(JSON records of objects)
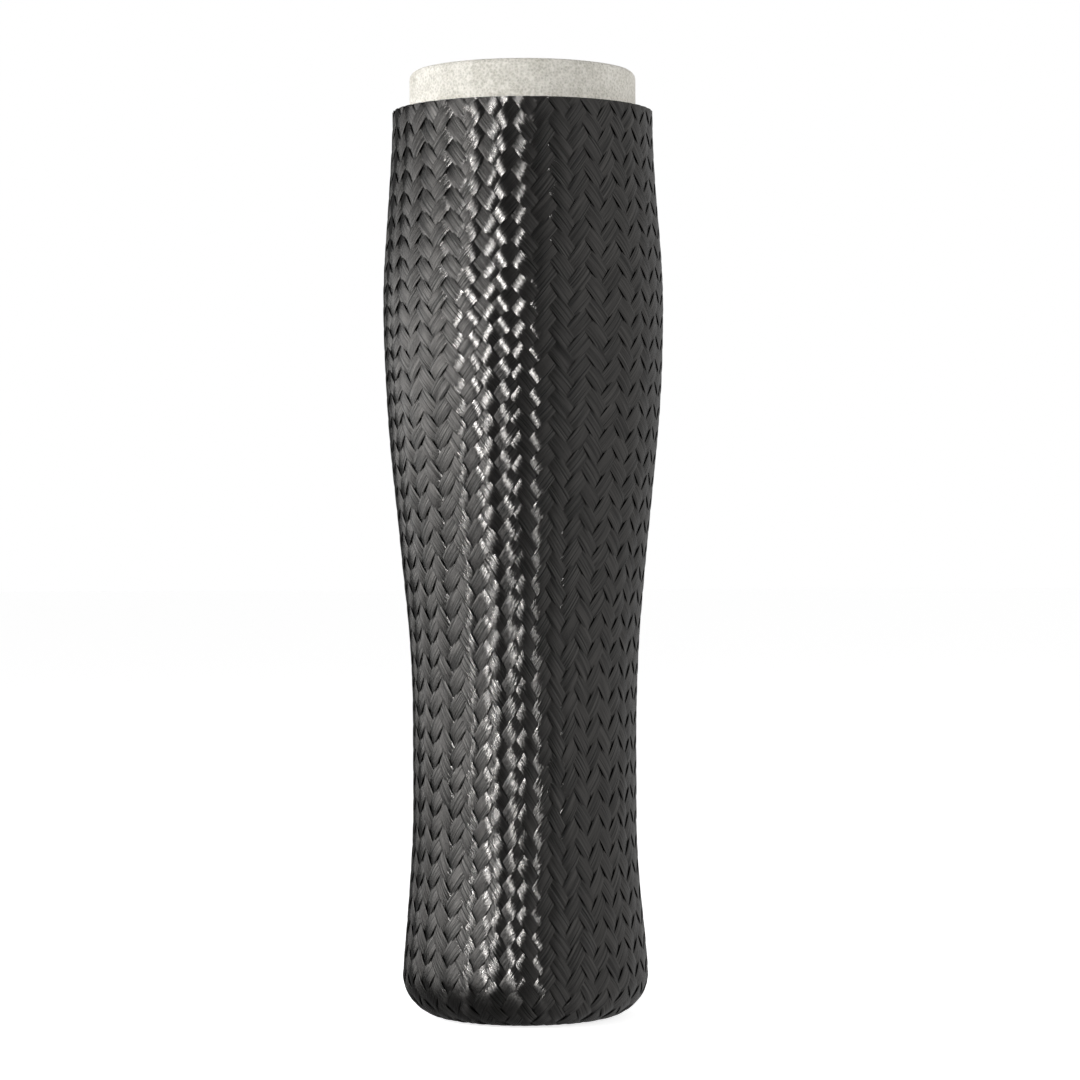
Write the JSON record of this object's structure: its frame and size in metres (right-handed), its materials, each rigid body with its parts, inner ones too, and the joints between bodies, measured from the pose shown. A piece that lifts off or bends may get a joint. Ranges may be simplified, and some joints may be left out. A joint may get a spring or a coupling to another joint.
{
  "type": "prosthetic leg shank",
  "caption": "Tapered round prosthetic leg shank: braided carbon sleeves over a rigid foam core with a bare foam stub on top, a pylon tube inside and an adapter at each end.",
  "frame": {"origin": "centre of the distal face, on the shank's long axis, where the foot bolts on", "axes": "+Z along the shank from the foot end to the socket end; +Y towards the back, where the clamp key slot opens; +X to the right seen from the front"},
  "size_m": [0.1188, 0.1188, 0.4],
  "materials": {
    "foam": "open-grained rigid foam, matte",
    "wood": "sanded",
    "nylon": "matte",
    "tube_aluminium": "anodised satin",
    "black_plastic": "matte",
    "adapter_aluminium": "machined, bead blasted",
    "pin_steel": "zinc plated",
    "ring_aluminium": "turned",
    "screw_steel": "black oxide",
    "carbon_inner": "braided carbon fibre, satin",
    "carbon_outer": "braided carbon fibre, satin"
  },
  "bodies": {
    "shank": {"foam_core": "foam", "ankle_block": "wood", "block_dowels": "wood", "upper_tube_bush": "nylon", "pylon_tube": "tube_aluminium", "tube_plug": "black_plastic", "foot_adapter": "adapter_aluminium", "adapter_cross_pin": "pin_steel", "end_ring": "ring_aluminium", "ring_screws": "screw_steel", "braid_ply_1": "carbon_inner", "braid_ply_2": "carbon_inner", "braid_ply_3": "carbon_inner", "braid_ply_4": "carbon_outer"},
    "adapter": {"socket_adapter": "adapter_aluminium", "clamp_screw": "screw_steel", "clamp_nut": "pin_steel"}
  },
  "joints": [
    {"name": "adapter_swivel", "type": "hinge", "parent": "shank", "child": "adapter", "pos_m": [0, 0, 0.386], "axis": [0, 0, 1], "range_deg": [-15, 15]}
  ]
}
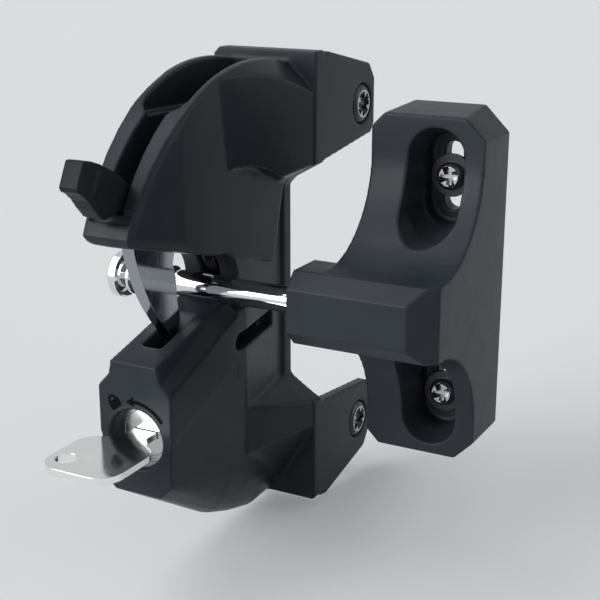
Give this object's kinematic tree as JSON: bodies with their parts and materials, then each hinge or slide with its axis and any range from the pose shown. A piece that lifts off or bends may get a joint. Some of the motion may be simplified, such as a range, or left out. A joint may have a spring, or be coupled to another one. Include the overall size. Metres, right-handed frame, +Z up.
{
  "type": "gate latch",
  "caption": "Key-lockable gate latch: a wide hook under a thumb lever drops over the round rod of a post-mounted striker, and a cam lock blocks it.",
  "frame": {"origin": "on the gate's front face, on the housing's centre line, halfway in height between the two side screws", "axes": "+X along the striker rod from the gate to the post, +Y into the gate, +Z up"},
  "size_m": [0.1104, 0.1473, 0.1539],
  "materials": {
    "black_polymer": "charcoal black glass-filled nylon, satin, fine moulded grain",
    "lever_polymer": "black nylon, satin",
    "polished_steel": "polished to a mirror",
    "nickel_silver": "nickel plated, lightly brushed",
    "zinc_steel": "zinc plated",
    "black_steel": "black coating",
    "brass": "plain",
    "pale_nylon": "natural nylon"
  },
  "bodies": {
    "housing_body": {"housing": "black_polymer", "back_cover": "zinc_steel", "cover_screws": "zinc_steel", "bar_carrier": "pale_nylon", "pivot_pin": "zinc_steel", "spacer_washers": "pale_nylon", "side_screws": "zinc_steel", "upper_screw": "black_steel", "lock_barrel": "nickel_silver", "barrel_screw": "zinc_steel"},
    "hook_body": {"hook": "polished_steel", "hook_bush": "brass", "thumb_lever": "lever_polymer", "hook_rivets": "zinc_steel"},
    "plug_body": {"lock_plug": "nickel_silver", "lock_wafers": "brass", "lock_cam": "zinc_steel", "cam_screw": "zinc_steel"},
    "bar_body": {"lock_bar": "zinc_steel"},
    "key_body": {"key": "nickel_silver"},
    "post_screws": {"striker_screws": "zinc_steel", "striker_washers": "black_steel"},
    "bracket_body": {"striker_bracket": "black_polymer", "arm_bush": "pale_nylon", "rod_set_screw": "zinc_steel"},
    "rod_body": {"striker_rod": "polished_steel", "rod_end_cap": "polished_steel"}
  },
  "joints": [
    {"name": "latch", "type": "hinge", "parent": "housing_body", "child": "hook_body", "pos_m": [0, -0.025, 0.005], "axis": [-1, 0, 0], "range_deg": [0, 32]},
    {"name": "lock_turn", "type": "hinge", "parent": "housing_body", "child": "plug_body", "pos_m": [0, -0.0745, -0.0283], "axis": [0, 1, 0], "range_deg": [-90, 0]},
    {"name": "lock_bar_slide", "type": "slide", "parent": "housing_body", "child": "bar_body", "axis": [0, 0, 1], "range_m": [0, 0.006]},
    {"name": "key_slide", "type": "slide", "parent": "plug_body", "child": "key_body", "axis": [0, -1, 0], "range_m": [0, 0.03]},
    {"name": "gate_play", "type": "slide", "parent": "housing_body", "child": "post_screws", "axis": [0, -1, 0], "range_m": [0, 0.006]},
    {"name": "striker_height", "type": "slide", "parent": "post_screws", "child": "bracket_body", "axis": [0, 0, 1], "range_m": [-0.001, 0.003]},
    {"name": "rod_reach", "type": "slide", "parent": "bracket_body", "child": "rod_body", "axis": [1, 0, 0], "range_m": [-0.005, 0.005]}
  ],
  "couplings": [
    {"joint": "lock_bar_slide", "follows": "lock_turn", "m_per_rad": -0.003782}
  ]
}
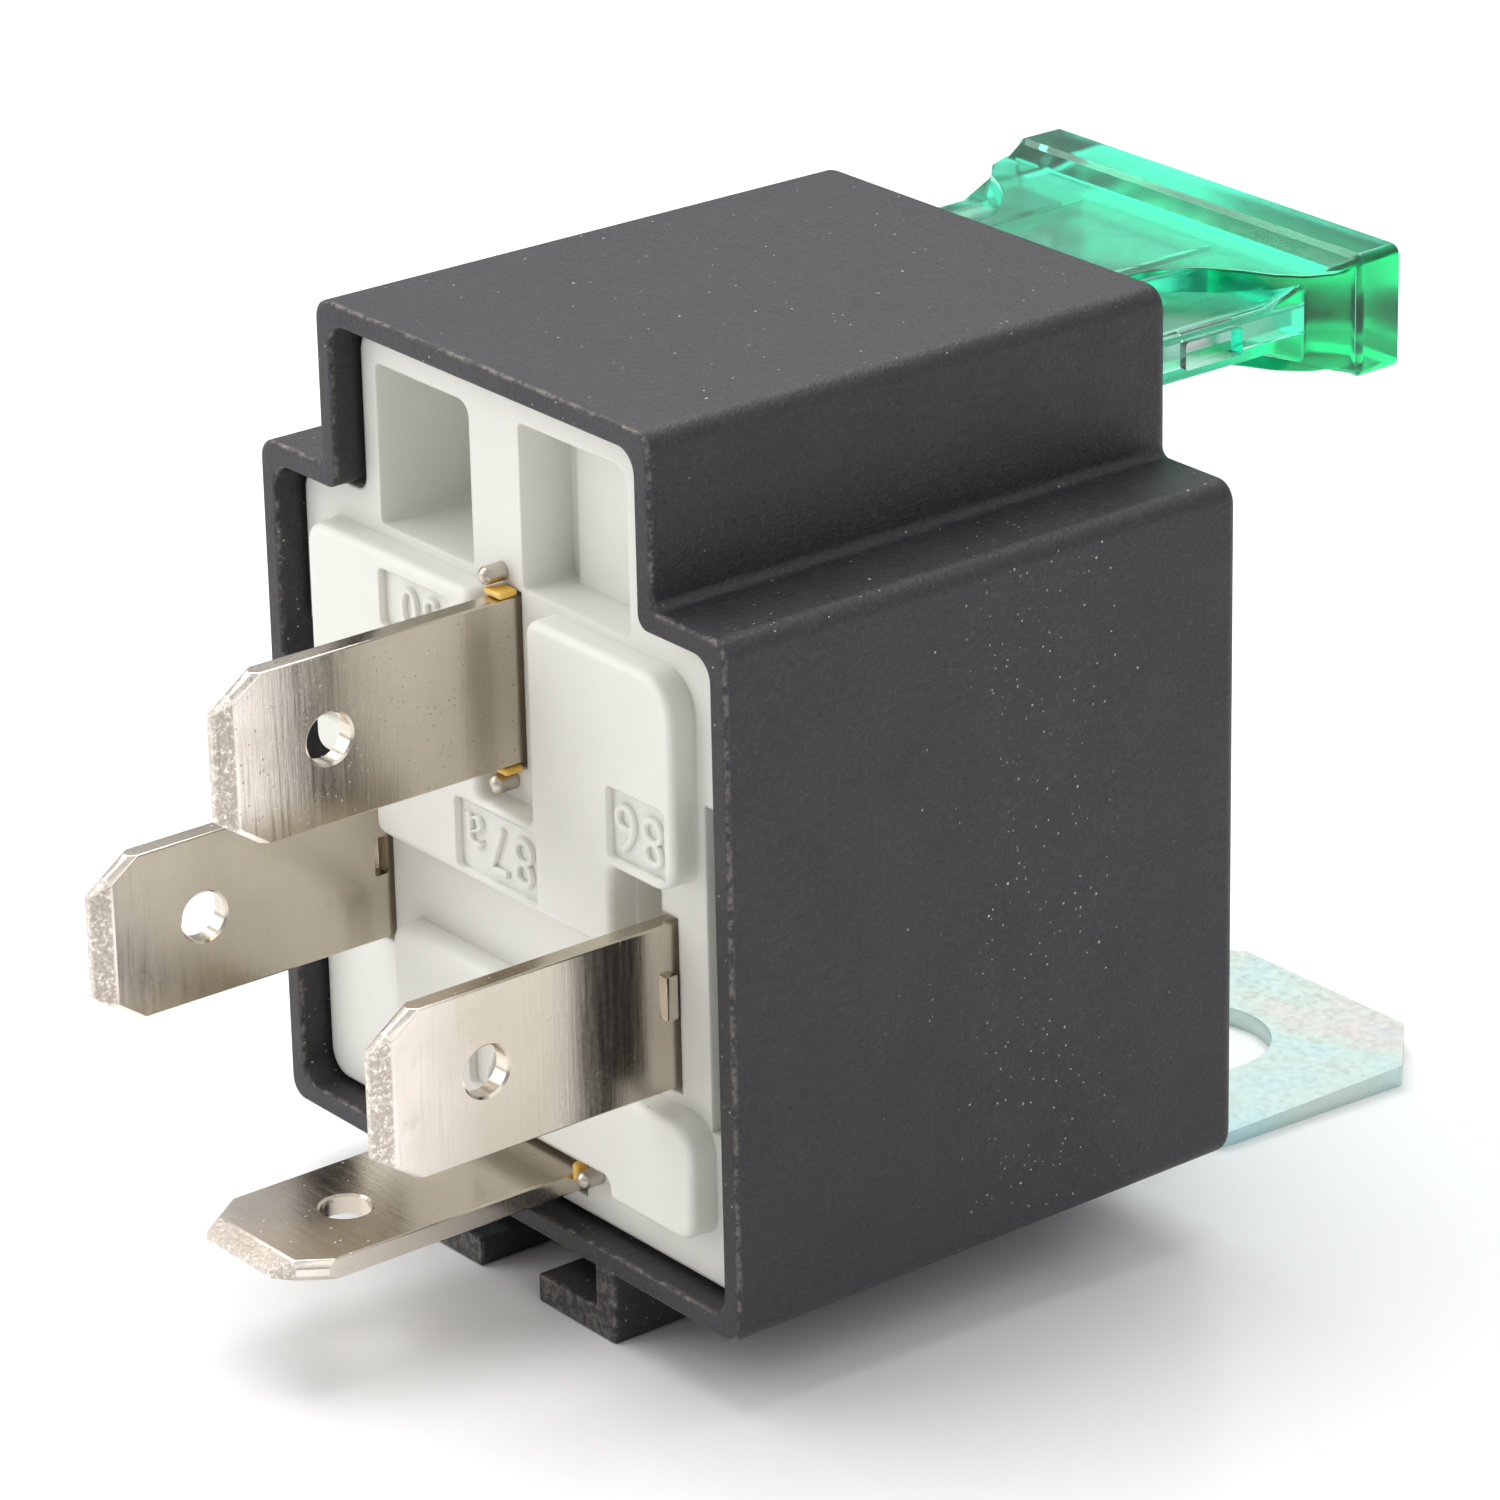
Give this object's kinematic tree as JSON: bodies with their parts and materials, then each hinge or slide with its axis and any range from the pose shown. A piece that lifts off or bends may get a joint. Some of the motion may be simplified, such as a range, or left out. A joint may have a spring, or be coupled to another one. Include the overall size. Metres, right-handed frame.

• [Exercise details]
Reproduce the records word for word.

• [Result]
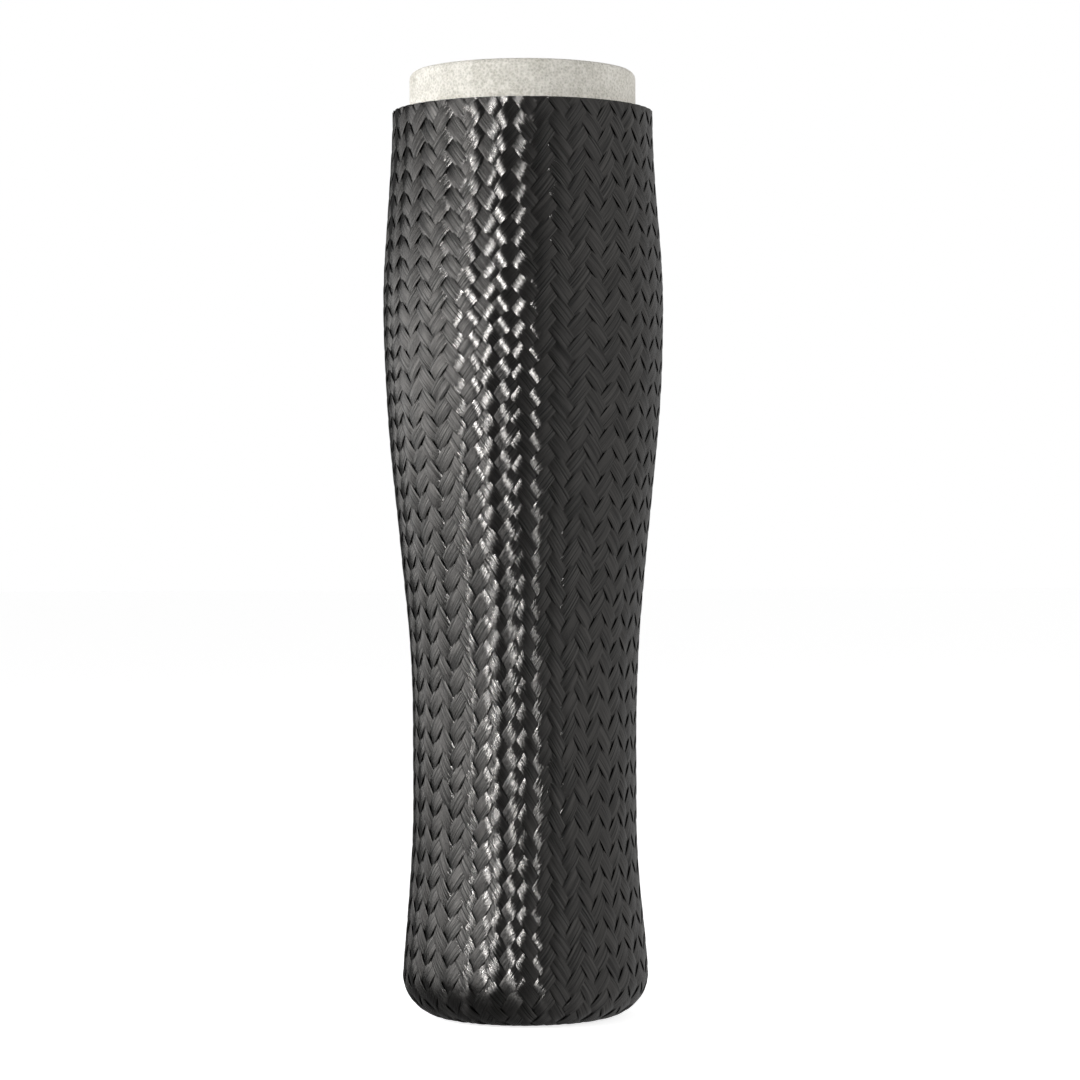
Write the JSON record of this object's structure: its frame and size in metres (right-handed), its materials, each rigid body with its parts, inner ones too, and the joints between bodies, measured from the pose shown. A piece that lifts off or bends may get a joint. Ranges may be simplified, and some joints may be left out. A joint may get a spring or a coupling to another joint.
{
  "type": "prosthetic leg shank",
  "caption": "Tapered round prosthetic leg shank: braided carbon sleeves over a rigid foam core with a bare foam stub on top, a pylon tube inside and an adapter at each end.",
  "frame": {"origin": "centre of the distal face, on the shank's long axis, where the foot bolts on", "axes": "+Z along the shank from the foot end to the socket end; +Y towards the back, where the clamp key slot opens; +X to the right seen from the front"},
  "size_m": [0.1188, 0.1188, 0.4],
  "materials": {
    "foam": "open-grained rigid foam, matte",
    "wood": "sanded",
    "nylon": "matte",
    "tube_aluminium": "anodised satin",
    "black_plastic": "matte",
    "adapter_aluminium": "machined, bead blasted",
    "pin_steel": "zinc plated",
    "ring_aluminium": "turned",
    "screw_steel": "black oxide",
    "carbon_inner": "braided carbon fibre, satin",
    "carbon_outer": "braided carbon fibre, satin"
  },
  "bodies": {
    "shank": {"foam_core": "foam", "ankle_block": "wood", "block_dowels": "wood", "upper_tube_bush": "nylon", "pylon_tube": "tube_aluminium", "tube_plug": "black_plastic", "foot_adapter": "adapter_aluminium", "adapter_cross_pin": "pin_steel", "end_ring": "ring_aluminium", "ring_screws": "screw_steel", "braid_ply_1": "carbon_inner", "braid_ply_2": "carbon_inner", "braid_ply_3": "carbon_inner", "braid_ply_4": "carbon_outer"},
    "adapter": {"socket_adapter": "adapter_aluminium", "clamp_screw": "screw_steel", "clamp_nut": "pin_steel"}
  },
  "joints": [
    {"name": "adapter_swivel", "type": "hinge", "parent": "shank", "child": "adapter", "pos_m": [0, 0, 0.386], "axis": [0, 0, 1], "range_deg": [-15, 15]}
  ]
}
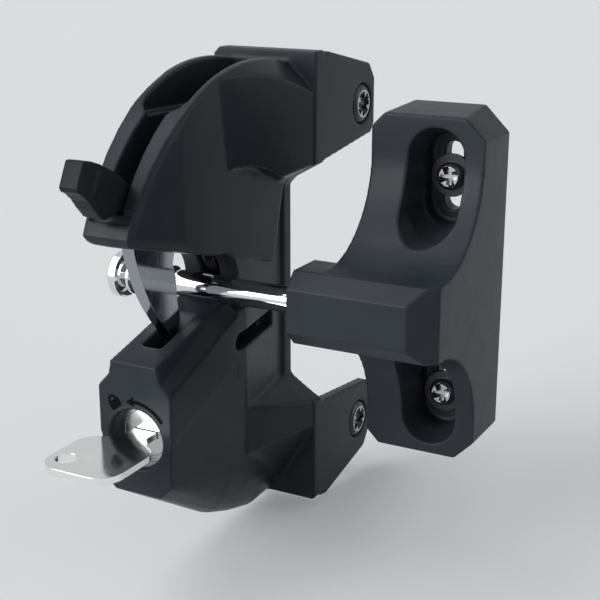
Give this object's kinematic tree as JSON: bodies with their parts and materials, then each hinge or slide with its axis and any range from the pose shown. A piece that lifts off or bends may get a joint. Some of the motion may be simplified, such as a range, or left out. A joint may have a spring, or be coupled to another one. Include the overall size. Metres, right-handed frame, +Z up.
{
  "type": "gate latch",
  "caption": "Key-lockable gate latch: a wide hook under a thumb lever drops over the round rod of a post-mounted striker, and a cam lock blocks it.",
  "frame": {"origin": "on the gate's front face, on the housing's centre line, halfway in height between the two side screws", "axes": "+X along the striker rod from the gate to the post, +Y into the gate, +Z up"},
  "size_m": [0.1104, 0.1473, 0.1539],
  "materials": {
    "black_polymer": "charcoal black glass-filled nylon, satin, fine moulded grain",
    "lever_polymer": "black nylon, satin",
    "polished_steel": "polished to a mirror",
    "nickel_silver": "nickel plated, lightly brushed",
    "zinc_steel": "zinc plated",
    "black_steel": "black coating",
    "brass": "plain",
    "pale_nylon": "natural nylon"
  },
  "bodies": {
    "housing_body": {"housing": "black_polymer", "back_cover": "zinc_steel", "cover_screws": "zinc_steel", "bar_carrier": "pale_nylon", "pivot_pin": "zinc_steel", "spacer_washers": "pale_nylon", "side_screws": "zinc_steel", "upper_screw": "black_steel", "lock_barrel": "nickel_silver", "barrel_screw": "zinc_steel"},
    "hook_body": {"hook": "polished_steel", "hook_bush": "brass", "thumb_lever": "lever_polymer", "hook_rivets": "zinc_steel"},
    "plug_body": {"lock_plug": "nickel_silver", "lock_wafers": "brass", "lock_cam": "zinc_steel", "cam_screw": "zinc_steel"},
    "bar_body": {"lock_bar": "zinc_steel"},
    "key_body": {"key": "nickel_silver"},
    "post_screws": {"striker_screws": "zinc_steel", "striker_washers": "black_steel"},
    "bracket_body": {"striker_bracket": "black_polymer", "arm_bush": "pale_nylon", "rod_set_screw": "zinc_steel"},
    "rod_body": {"striker_rod": "polished_steel", "rod_end_cap": "polished_steel"}
  },
  "joints": [
    {"name": "latch", "type": "hinge", "parent": "housing_body", "child": "hook_body", "pos_m": [0, -0.025, 0.005], "axis": [-1, 0, 0], "range_deg": [0, 32]},
    {"name": "lock_turn", "type": "hinge", "parent": "housing_body", "child": "plug_body", "pos_m": [0, -0.0745, -0.0283], "axis": [0, 1, 0], "range_deg": [-90, 0]},
    {"name": "lock_bar_slide", "type": "slide", "parent": "housing_body", "child": "bar_body", "axis": [0, 0, 1], "range_m": [0, 0.006]},
    {"name": "key_slide", "type": "slide", "parent": "plug_body", "child": "key_body", "axis": [0, -1, 0], "range_m": [0, 0.03]},
    {"name": "gate_play", "type": "slide", "parent": "housing_body", "child": "post_screws", "axis": [0, -1, 0], "range_m": [0, 0.006]},
    {"name": "striker_height", "type": "slide", "parent": "post_screws", "child": "bracket_body", "axis": [0, 0, 1], "range_m": [-0.001, 0.003]},
    {"name": "rod_reach", "type": "slide", "parent": "bracket_body", "child": "rod_body", "axis": [1, 0, 0], "range_m": [-0.005, 0.005]}
  ],
  "couplings": [
    {"joint": "lock_bar_slide", "follows": "lock_turn", "m_per_rad": -0.003782}
  ]
}
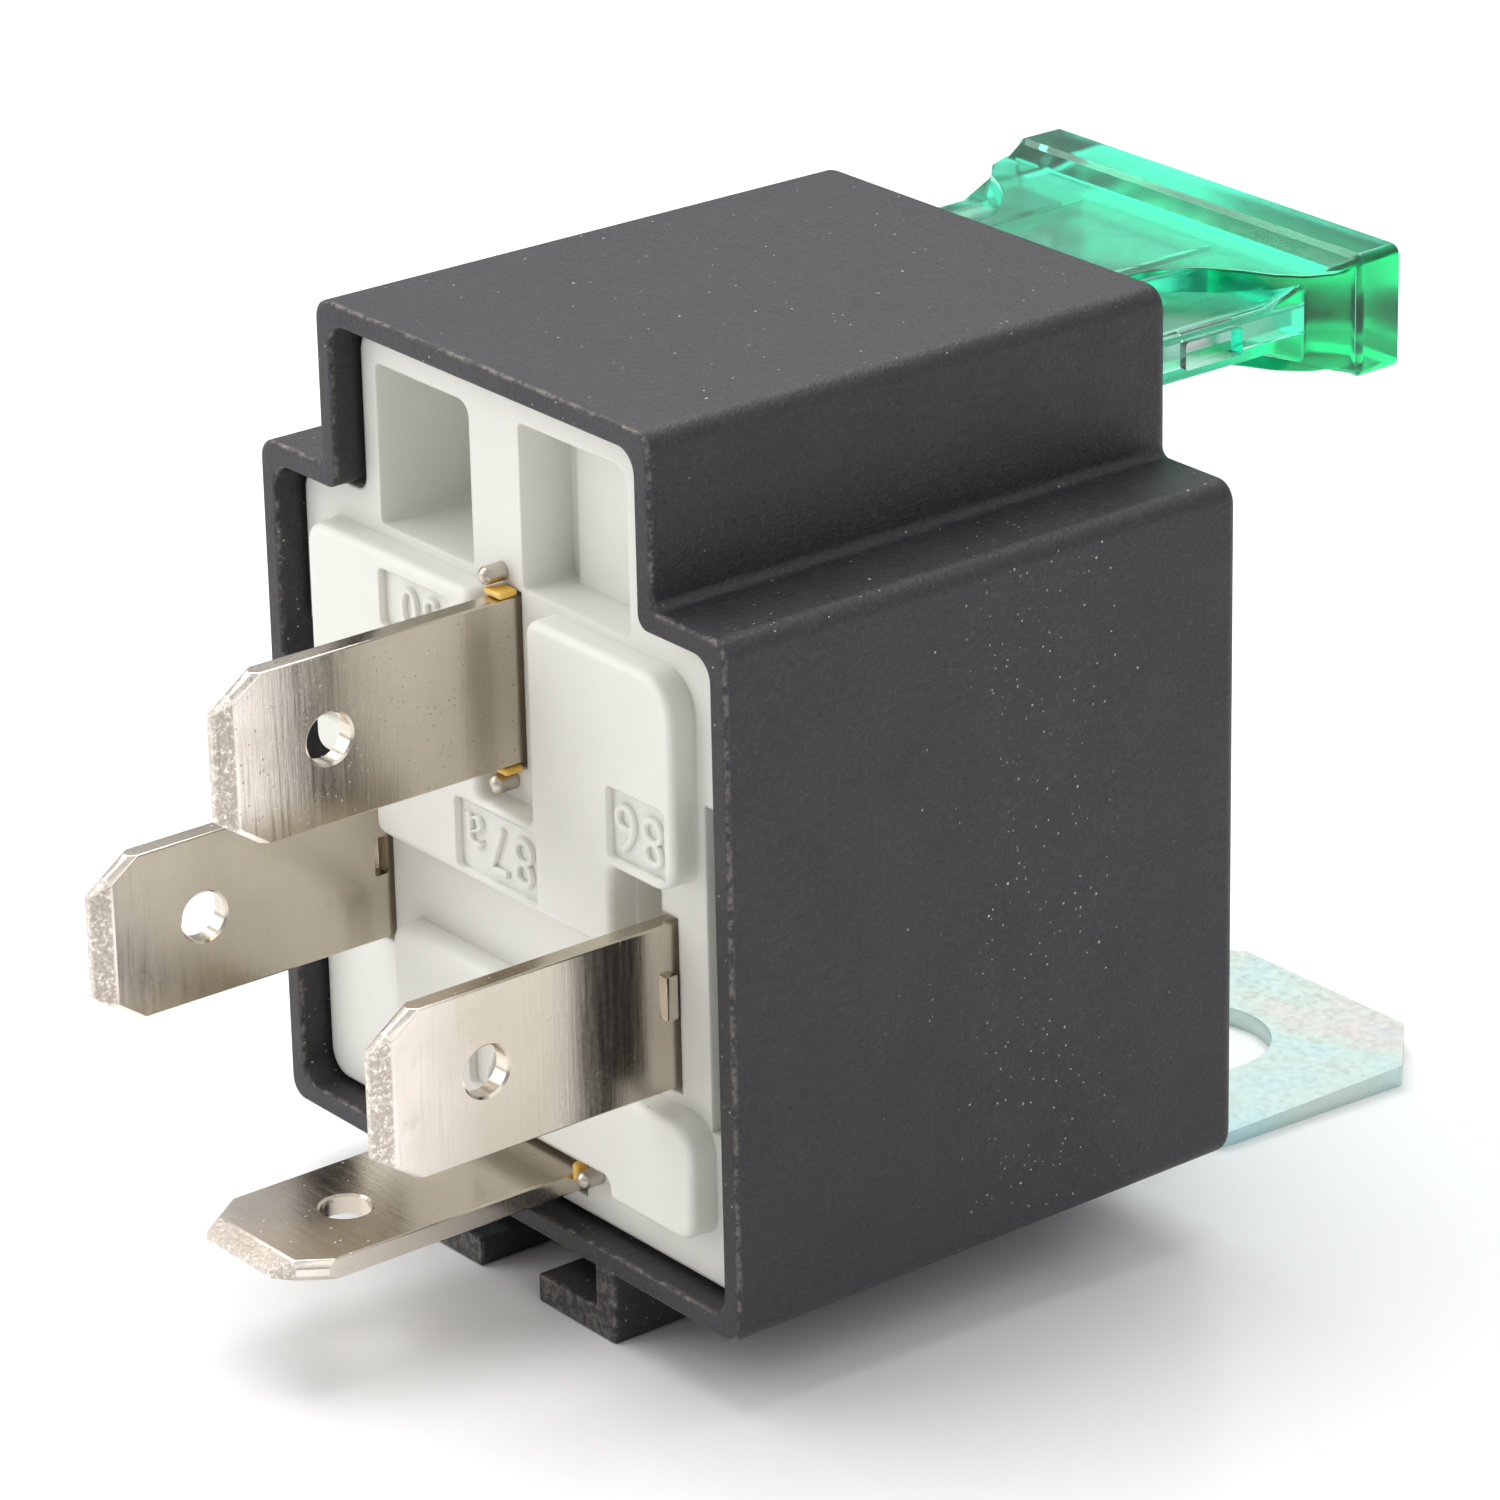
Give this object's kinematic tree as JSON: bodies with their parts and materials, then each hinge or slide with its axis and any range from the pose shown. A piece that lifts off or bends may get a joint. Some of the motion may be simplified, such as a range, or left out. A joint may have a spring, or be coupled to another one. Include the overall size. Metres, right-handed frame.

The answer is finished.